Goal-based investing aligns investment strategies with specific financial objectives, each having a unique time horizon and risk requirement. For instance, a long-term goal like retirement planning might accommodate higher-risk growth investments, while a short-term goal like a down payment on a home may necessitate lower-risk options. This tailored approach ensures investments are appropriate for their intended purpose.

Different investment vehicles possess distinct risk-reward profiles. Stocks, representing ownership in companies, offer potential for capital appreciation and dividends but come with higher volatility. Bonds, essentially loans to governments or corporations, provide more stable interest income with lower volatility but also lower potential returns. Mutual funds and Exchange Traded Funds (ETFs) offer diversification by pooling money to invest in a basket of securities, allowing investors to manage exposure to various asset classes.

Strategic asset allocation involves constructing a portfolio by distributing investments across different asset classes based on an investor’s risk tolerance and financial goals. This strategy creates a balanced portfolio that optimizes the risk-reward trade-off. For example, a younger investor with a longer time horizon might allocate a larger portion of their portfolio to stocks, while someone nearing retirement might favor a higher allocation to bonds.

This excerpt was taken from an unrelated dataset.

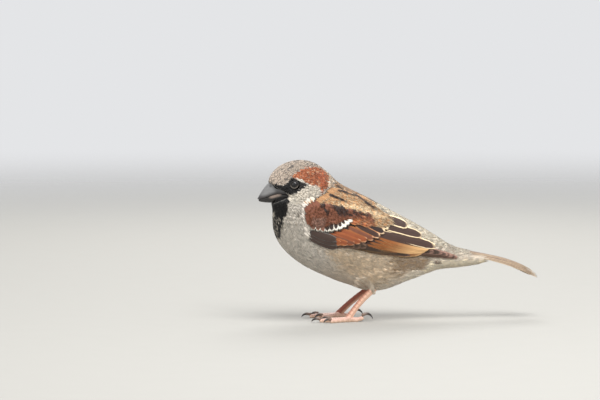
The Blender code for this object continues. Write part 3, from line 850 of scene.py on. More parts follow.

Regular review and adjustment of an investment portfolio are necessary to ensure it remains aligned with evolving risk tolerance and financial goals. Changes in personal circumstances, market conditions, or investment performance may necessitate rebalancing. For tax purposes, distinguish between short-term capital gains (assets held one year or less, taxed at ordinary income rates) and long-term capital gains (assets held over one year, usually receiving lower tax rates). Dividends received are also subject to taxation, with qualified dividends often taxed at lower long-term capital gains rates, while non-qualified dividends are taxed as ordinary income.